= Under a Glass Bell =

1944 book by Anaïs Nin

First edition (1944)

Under a Glass Bell, originally published in 1944 and subsequently published with several more editions, was the first book by Anaïs Nin to gain attention from the literary establishment. It was published by Nin's own printing press, which she named Gemor Press.

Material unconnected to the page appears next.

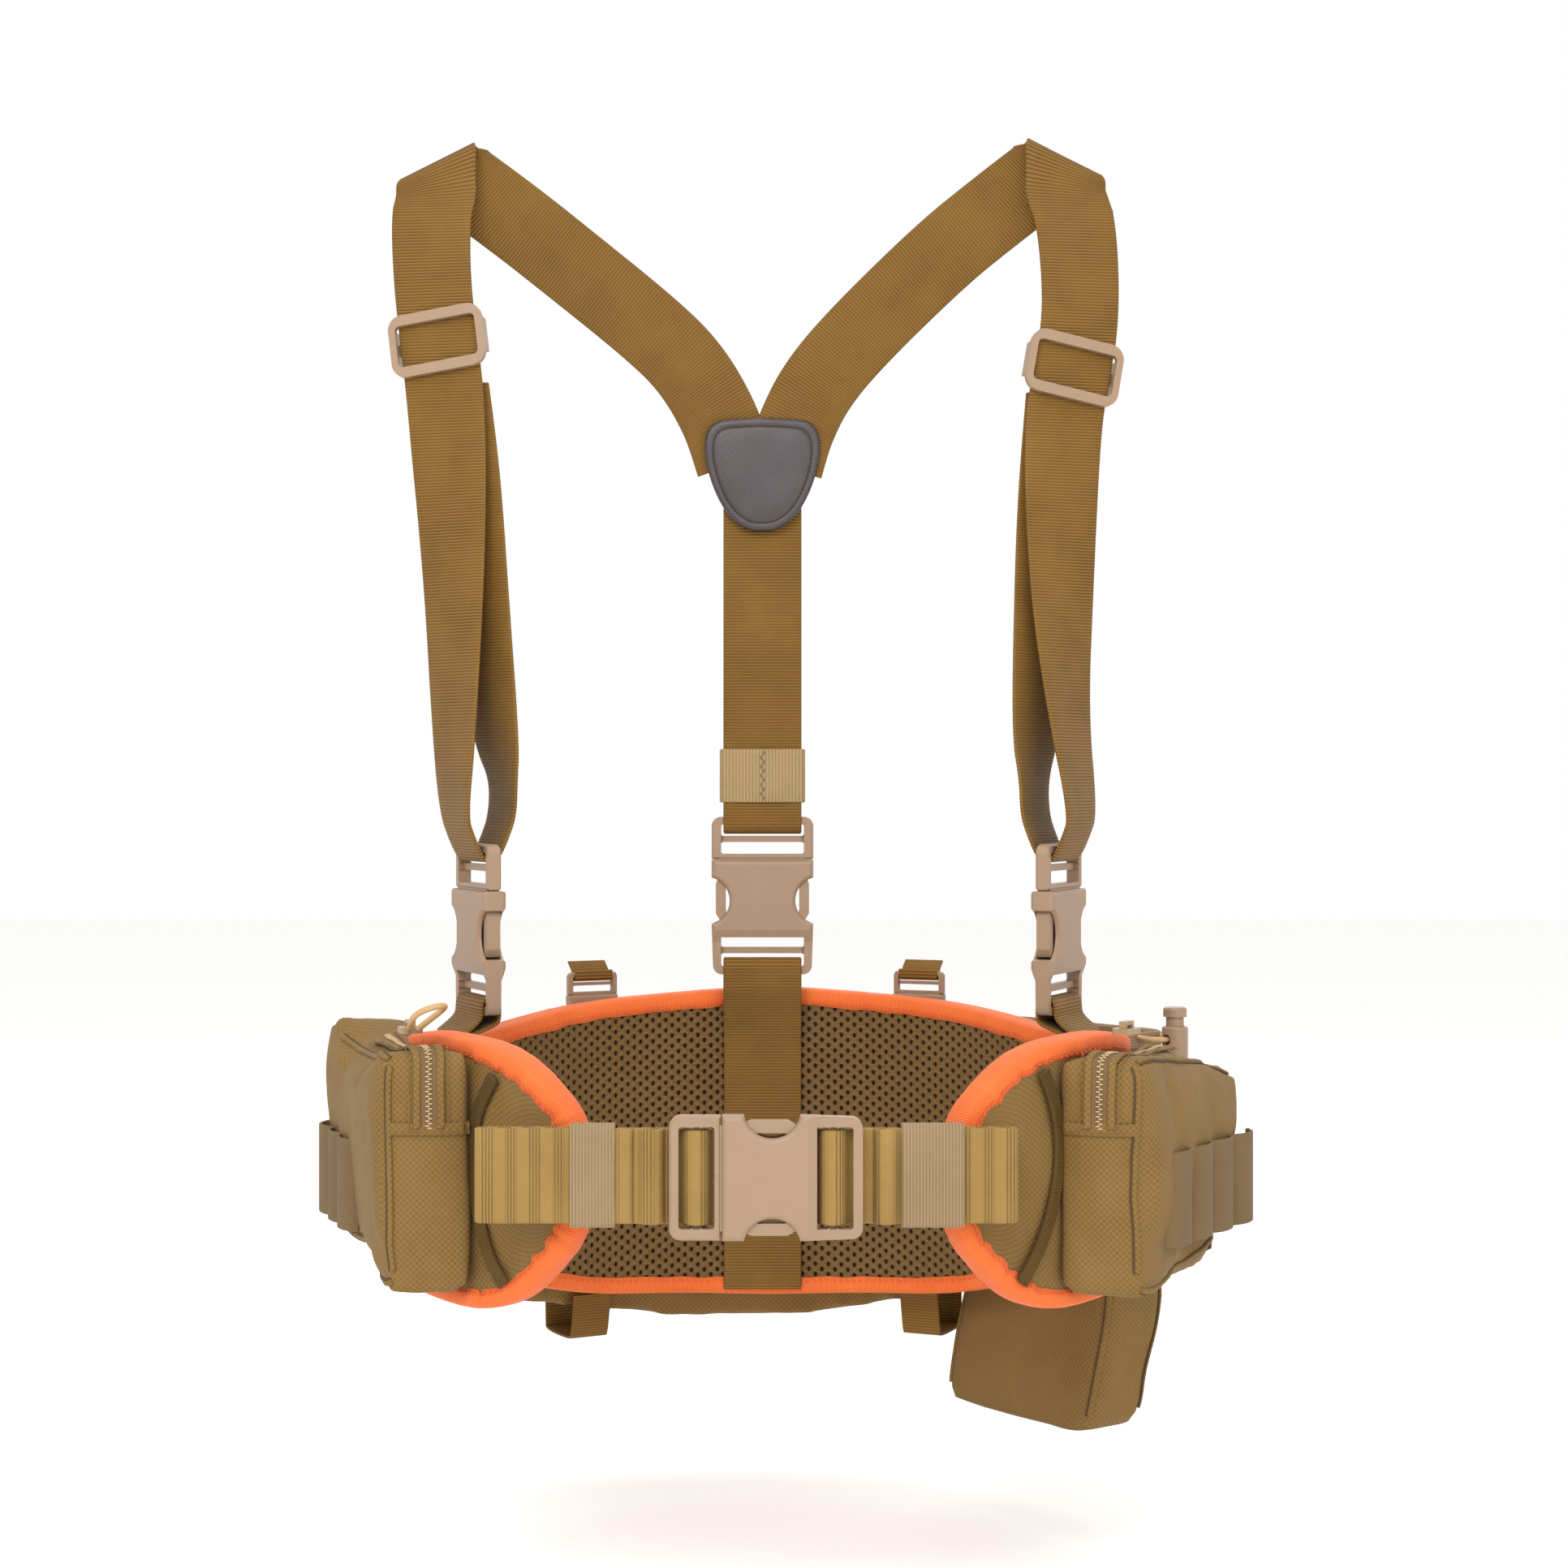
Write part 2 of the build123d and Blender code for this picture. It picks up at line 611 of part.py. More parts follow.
def zip_slider(seat):
    """Small zip slider: lower plate over the teeth, and a bridge for the pull."""
    with BuildPart() as slider:
        with Locations((0, 0, 1.6)):
            Box(9, 12, 2.4)
        with Locations((0, -3.4, 3.4), (0, 3.4, 3.4)):
            Box(3, 2, 2.2)
        with Locations((0, 0, 5.0)):
            Box(3, 8.8, 1.6)
        fillet(slider.edges().filter_by(Axis.Z).group_by(SortBy.DISTANCE)[-1], 1.6)
    return at_seat(slider.part, seat)


def along_zip(line, share, z):
    """Seat of a zip slider at a share of a zip's length, y along the zip."""
    (x0, y0), (x1, y1) = line
    run = Vector(x1 - x0, y1 - y0).normalized()
    place = Vector(x0 + (x1 - x0) * share, y0 + (y1 - y0) * share, z)
    return Plane(place, x_dir=(run.Y, -run.X, 0), z_dir=(0, 0, 1))


zip_top = side_pouch_top + gap + zip_thick
left_slider_seat = along_zip(left_mouth, 0.08, zip_top)
right_slider_seat = along_zip(right_mouth, 0.10, zip_top)
for name, seat in (("zip_slider_left", left_slider_seat), ("zip_slider_right", right_slider_seat)):
    with BuildPart() as zip_slider_here:
        add(zip_slider(seat))
    save(name, zip_slider_here.part)

# Cord loop on the left zip slider, in the slider's own frame: x across the zip, y to the rear, z up.
pull_route = [(-1.7, -6.9, 2.2), (-3, -13.5, 5), (-2, -20, 9.5), (3, -25, 12.5), (9, -24, 13.5),
              (11.5, -17.5, 12), (6.5, -10.5, 6.8), (1.7, -6.9, 2.2)]


def in_frame(seat, route):
    """Points of a route given in a seat's frame, as plain tuples in the part's frame."""
    return [tuple(seat.origin + seat.x_dir * x + seat.y_dir * y + seat.z_dir * z) for x, y, z in route]


pull_points = in_frame(left_slider_seat, pull_route)


def cord_tube(points, radius_share=0.45):
    """Round cord on straight runs joined by arcs as large as each pair of runs allows."""
    spots = [Vector(*p) for p in points]
    radii = []
    for a, b, c in zip(spots, spots[1:], spots[2:]):
        half_turn = radians((b - a).get_angle(c - b)) / 2
        radii.append(radius_share * min((b - a).length, (c - b).length) / (sin(half_turn) / cos(half_turn)))
    print("cord radii", [round(r, 1) for r in radii])
    with BuildPart() as tube:
        with BuildLine():
            route = FilletPolyline(*points, radius=radii)
        with BuildSketch(Plane(route @ 0, z_dir=route % 0)):
            Circle(cord_thick / 2)
        sweep()
    print("cord length", round(route.length, 1), "volume", round(tube.part.volume, 1),
          "section times length", round(pi * cord_thick ** 2 / 4 * route.length, 1))
    return tube.part


with BuildPart() as pull_cord_left:
    add(cord_tube(pull_points))
save("pull_cord_left", pull_cord_left.part)
print("pull cord", [tuple(round(v, 1) for v in p) for p in pull_points])

# ---------------------------------------------------------------- rear pouch and its straps
rear_angles = [-46, -36, -24, -12, 0, 12, 21, 29]
rear_bulge = [16, 27, 36, rear_deep, rear_deep, 38, 33, 26]


def rear_outline():
    """Footprint of the rear pouch: both faces follow the ring, deepest behind the spine."""
    inner = [ring(a, rear_offset)[0] for a in rear_angles]
    outer = [ring(a, rear_offset + b)[0] for a, b in zip(rear_angles, rear_bulge)]
    return [(p.X, p.Y) for p in inner] + [(p.X, p.Y) for p in outer[::-1]]


rear_mouth = [ring(a, rear_offset + 13)[0] for a in (-34, -17, 0, 12, 24)]
with BuildPart() as rear_pouch:
    with BuildSketch(Plane.XY.offset(rear_bottom)):
        with BuildLine():
            Polyline(*rear_outline(), close=True)
        make_face()
    extrude(amount=rear_top - rear_bottom)
    with BuildSketch(Plane.XY.offset(rear_bottom + pouch_wall)):
        with BuildLine():
            Polyline(*rear_outline(), close=True)
        make_face()
        offset(amount=-pouch_wall, kind=Kind.INTERSECTION)
    extrude(amount=rear_top - rear_bottom - 2 * pouch_wall, mode=Mode.SUBTRACT)
    with BuildSketch(Plane.XY.offset(rear_top - pouch_wall - 1)):
        with BuildLine():
            Polyline(*rear_mouth)
        trace(line_width=zip_wide - 6)
    extrude(amount=pouch_wall + 2, mode=Mode.SUBTRACT)
save("rear_pouch", rear_pouch.part)

with BuildPart() as rear_pouch_zip:
    with BuildSketch(Plane.XY.offset(rear_top + gap)):
        with BuildLine():
            Polyline(*rear_mouth)
        trace(line_width=zip_wide)
    extrude(amount=zip_thick)
save("rear_pouch_zip", rear_pouch_zip.part)

rear_zip_line = [(p.X, p.Y) for p in rear_mouth[1:3]]
rear_slider_seat = along_zip(rear_zip_line, 0.25, rear_top + gap + zip_thick)
with BuildPart() as zip_slider_rear:
    add(zip_slider(rear_slider_seat))
save("zip_slider_rear", zip_slider_rear.part)

small = small_web / web
rear_strap_x = {"left": -78.0, "right": 66.0}
rear_seam_z = 53.0


def rear_seat(where):
    """Frame of a rear strap's small buckle, upright in the gap between belt and pouch."""
    x = rear_strap_x[where]
    point, normal = ring(degrees(asin(x / ring_half_width)), belt_thick + 5.2)
    return Plane((point.X, point.Y, rear_seam_z), x_dir=(normal.Y, -normal.X, 0),
                 z_dir=(-normal.X, -normal.Y, 0))


for where in ("left", "right"):
    seat = rear_seat(where)
    with BuildPart() as rear_plug:
        add(at_seat(plug, seat, small))
    save(f"rear_buckle_plug_{where}", rear_plug.part)
    for shape, place in ((prong_left, "outer" if where == "left" else "inner"),
                         (prong_right, "inner" if where == "left" else "outer")):
        with BuildPart() as rear_prong:
            add(at_seat(shape, seat, small))
        save(f"rear_prong_{where}_{place}", rear_prong.part)
    with BuildPart() as rear_strap_top:
        add(folded_web(seat, [(plug_length + 6, -11), (plug_length + 1.5, -4.2)]
                       + end_wrap(plug_length, 1)[::-1] + [(plug_length + 3, 4.2)], small))
    save(f"rear_strap_top_{where}", rear_strap_top.part)

with BuildPart() as rear_buckle_sockets:
    for where in ("left", "right"):
        add(at_seat(socket, rear_seat(where), small))
save("rear_buckle_sockets", rear_buckle_sockets.part)


def rear_strap_depth(where):
    """How far behind its buckle's frame the back face of the rear pouch is, at this strap."""
    angle = degrees(asin(rear_strap_x[where] / ring_half_width))
    for (a0, b0), (a1, b1) in zip(zip(rear_angles, rear_bulge), zip(rear_angles[1:], rear_bulge[1:])):
        if a0 <= angle <= a1:
            return rear_offset - belt_thick - 5.2 + b0 + (b1 - b0) * (angle - a0) / (a1 - a0)
    return rear_offset - belt_thick - 5.2 + rear_bulge[-1]


with BuildPart() as rear_webbing:
    for where in ("left", "right"):
        seat = rear_seat(where)
        deep = (rear_strap_depth(where) + 2.6) / small
        top = (rear_top + zip_thick + 3.4 - rear_seam_z) / small
        bottom = (rear_bottom - 2.0 - rear_seam_z) / small
        foot = (belt_low(35) - 4 - rear_seam_z) / small
        add(folded_web(seat, [(top, -22 / small), (top, -deep), (bottom, -deep), (bottom, -3 / small),
                              (foot, 1 / small)], small))
save("rear_webbing", rear_webbing.part)

# ---------------------------------------------------------------- hanging pouch
facing = Vector(cos(radians(hang_angle)), sin(radians(hang_angle)))
sideways = Vector(-facing.Y, facing.X)
hang_reach = hypot(ring_half_width * facing.X, ring_half_depth * facing.Y) + pouch_offset + gap
hang_shift = -8.0
hang_tuck = 16.0        # how far the bottom hangs in under the belt
hang_kink = belt_low(60) - 10


def hang_plane(z, reach):
    """Level plane centred on the hanging pouch, x along its face and y inward."""
    centre = facing * (reach + hang_deep / 2) + sideways * hang_shift
    return Plane((centre.X, centre.Y, z), x_dir=sideways, z_dir=(0, 0, 1))


def hang_body(inset, bottom, top):
    """Solid of the hanging pouch, drawn in by an inset on every side."""
    levels = [(top, 0), (hang_kink, 0), (bottom, hang_tuck)]
    with BuildPart() as body:
        for z, tuck in levels:
            with BuildSketch(hang_plane(z, hang_reach - tuck)):
                Rectangle(hang_wide - 2 * inset, hang_deep - 2 * inset)
        loft(ruled=True)
    return body.part


with BuildPart() as hanging_pouch:
    add(hang_body(0, hang_bottom, hang_top))
    add(hang_body(pouch_wall, hang_bottom + pouch_wall, hang_top + 0.01), mode=Mode.SUBTRACT)
save("hanging_pouch", hanging_pouch.part)

hem_tall = 8.0
with BuildPart() as hanging_hem:
    with BuildSketch(hang_plane(hang_top + gap, hang_reach)):
        RectangleRounded(hang_wide, hang_deep, 6)
        RectangleRounded(hang_wide - 10, hang_deep - 10, 3, mode=Mode.SUBTRACT)
    extrude(amount=hem_tall)
save("hanging_hem", hanging_hem.part)

# The drawcord makes one loop out of the hem's front end, through the cord lock and back.
lock_radius = 6.0
lock_long = 15.0
lock_reach = 17.0
lock_side = 5.0
lock_z = hang_top + gap + hem_tall / 2
lock_hole_z = 1.5
hem_end = hang_plane(lock_z, hang_reach).origin - sideways * hang_wide / 2 + facing * lock_side
lock_seat = Plane(hem_end - sideways * lock_reach, x_dir=facing, z_dir=(0, 0, 1))
with BuildPart() as cord_lock_body:
    with BuildSketch(Plane.XY.offset(-lock_long / 2)):
        Circle(lock_radius)
    extrude(amount=lock_long)
    fillet(cord_lock_body.edges().filter_by(GeomType.CIRCLE), 1.0)
    with Locations((0, 0, 1.6)):
        Cylinder(lock_radius - 1.6, lock_long, mode=Mode.SUBTRACT)
    with Locations((0, 0, lock_hole_z)):
        Cylinder(cord_thick / 2 + 4 * gap, 3 * lock_radius, rotation=(0, 90, 0), mode=Mode.SUBTRACT)
save("cord_lock_body", at_seat(cord_lock_body.part, lock_seat))

plunger_travel = 2.5
plunger_radius = lock_radius - 1.6 - gap
with BuildPart() as cord_lock_plunger:
    with Locations((0, 0, 5.0)):
        Cylinder(plunger_radius, 14.0)
    with Locations((0, 0, 14.2)):
        Cylinder(lock_radius - 0.6, 4.4)
    fillet(cord_lock_plunger.edges().group_by(Axis.Z)[-1], 1.2)
    slot_top = lock_hole_z + cord_thick / 2 + gap + plunger_travel
    with Locations((0, 0, (slot_top - 3.0) / 2)):
        Box(20, cord_thick + 4 * gap, slot_top + 3.0, mode=Mode.SUBTRACT)
save("cord_lock_plunger", at_seat(cord_lock_plunger.part, lock_seat))

with BuildPart() as cord_lock_spring:
    for turn in range(2):
        with Locations((0, 0, -4.6 + 1.5 * turn)):
            Torus(2.9, 0.45)
save("cord_lock_spring", at_seat(cord_lock_spring.part, lock_seat))

# Route in the lock's own frame: x across the pouch's end, y from the hem's end outward.
drawcord_route = [(-7, -lock_reach + 0.9), (-10.5, -lock_reach + 7), (-10, -4.5), (-5, 0), (5, 0), (10, -4.5),
                  (10.5, -lock_reach + 7), (7, -lock_reach + 0.9)]
drawcord_points = [lock_seat.origin + facing * x - sideways * y + Vector(0, 0, lock_hole_z)
                   for x, y in drawcord_route]
with BuildPart() as drawcord:
    add(cord_tube([tuple(p) for p in drawcord_points]))
save("drawcord", drawcord.part)
print("drawcord", [tuple(round(v, 1) for v in p) for p in drawcord_points])
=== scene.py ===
# %% [markdown]
# # A waist-belt pack with a webbing harness
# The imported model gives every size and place. Its plastic buckles stay as they are and get a material.
# Everything sewn is made again here as a surface: a few numbers describe a path or a section, numpy works
# out all the points at once, and the mesh is filled in one call. That keeps each piece easy to change.

# %% Load the frame
import json
import math
import bpy
import numpy as np
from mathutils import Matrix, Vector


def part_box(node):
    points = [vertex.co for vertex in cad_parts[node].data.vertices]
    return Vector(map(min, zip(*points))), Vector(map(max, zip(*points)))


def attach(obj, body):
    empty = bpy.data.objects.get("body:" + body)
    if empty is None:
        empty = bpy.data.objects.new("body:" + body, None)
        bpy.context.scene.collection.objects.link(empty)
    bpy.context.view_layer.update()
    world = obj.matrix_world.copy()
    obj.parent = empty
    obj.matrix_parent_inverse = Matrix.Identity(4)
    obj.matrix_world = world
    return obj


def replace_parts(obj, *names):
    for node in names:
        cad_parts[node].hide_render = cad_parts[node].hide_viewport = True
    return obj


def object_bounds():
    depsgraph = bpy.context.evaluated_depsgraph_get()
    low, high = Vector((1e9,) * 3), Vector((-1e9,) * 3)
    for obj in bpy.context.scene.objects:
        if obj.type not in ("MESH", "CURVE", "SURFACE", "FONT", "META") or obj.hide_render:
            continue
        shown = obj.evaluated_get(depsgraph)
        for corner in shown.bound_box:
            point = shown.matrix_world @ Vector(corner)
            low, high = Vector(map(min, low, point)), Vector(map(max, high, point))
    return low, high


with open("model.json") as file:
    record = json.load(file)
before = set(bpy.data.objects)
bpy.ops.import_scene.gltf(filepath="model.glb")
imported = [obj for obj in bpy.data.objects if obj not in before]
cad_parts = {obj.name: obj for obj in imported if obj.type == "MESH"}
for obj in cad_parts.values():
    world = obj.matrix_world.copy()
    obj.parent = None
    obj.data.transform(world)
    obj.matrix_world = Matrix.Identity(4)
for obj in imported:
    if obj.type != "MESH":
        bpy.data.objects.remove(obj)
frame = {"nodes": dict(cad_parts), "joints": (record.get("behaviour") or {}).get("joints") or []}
cad_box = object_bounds()
MM = 0.001
joints = {joint["name"]: joint for joint in frame["joints"]}

# %% [markdown]
# ## Camera, floor and light
# The object was seen from straight ahead at chest height, a little over a metre away, so a 64 mm lens on a
# 36 mm sensor gives the same perspective. Four large soft lights stand in for a product photographer's tent.

# %% Camera, floor and light
scene = bpy.context.scene
lens = bpy.data.cameras.new("camera")
lens.lens = 64.3
lens.sensor_width = 36
camera = bpy.data.objects.new("camera", lens)
camera.location = (0.007, -1.248, 0.156)
camera.rotation_euler = (math.pi / 2, 0, 0)
scene.collection.objects.link(camera)
scene.camera = camera
scene.view_settings.view_transform = "Standard"


def srgb(code):
    """Linear colour of an sRGB hex code: each channel over 255, then ((c + 0.055) / 1.055) to the 2.4."""
    parts = [int(code[i:i + 2], 16) / 255 for i in (0, 2, 4)]
    return tuple(p / 12.92 if p <= 0.04045 else ((p + 0.055) / 1.055) ** 2.4 for p in parts) + (1.0,)


def node(tree, kind, settings=None, **links):
    """Add one shader node: settings are its properties, links its inputs by name or In0, In1 and so on.
    A link is a value or another node's output socket."""
    made = tree.nodes.new(kind)
    for name, value in (settings or {}).items():
        setattr(made, name, value)
    for name, value in links.items():
        key = int(name[2:]) if name[:2] == "In" and name[2:].isdigit() else name.replace("_", " ")
        if isinstance(value, bpy.types.NodeSocket):
            tree.links.new(value, made.inputs[key])
        else:
            made.inputs[key].default_value = value
    return made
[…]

The book is a collection of short stories, with topics ranging from diary keeping ("The Labyrinth"), to life in Paris ("Houseboat"), to a late-term abortion ("The Birth").

== Publication history ==
The first edition of the book contained 8 short stories and a foreword, written in the late 1930s and early 1940s. As the book was republished, in 1947 Nin added two more novellas, a prose poem and another story. The 1948 edition removed the prose poem and foreword, but added four more short stories. The 1957 edition removed the two novellas; and that edition would remain in reprint until 1995 until Swallow Press/Ohio University Press republished it with a rearranged order of stories.

== Reception ==
Kirkus Reviews wrote that "Once again Miss Nin creates dream images, illusions of unreality and insanity with poetic if incomprehensible phrases, forming a montage of exotic impressions -- all nebulous."

In 2002 Alissa Levy Caiano produced a short film called 'The All-Seeing' based on Nin's short story of the same name Under a Glass Bell.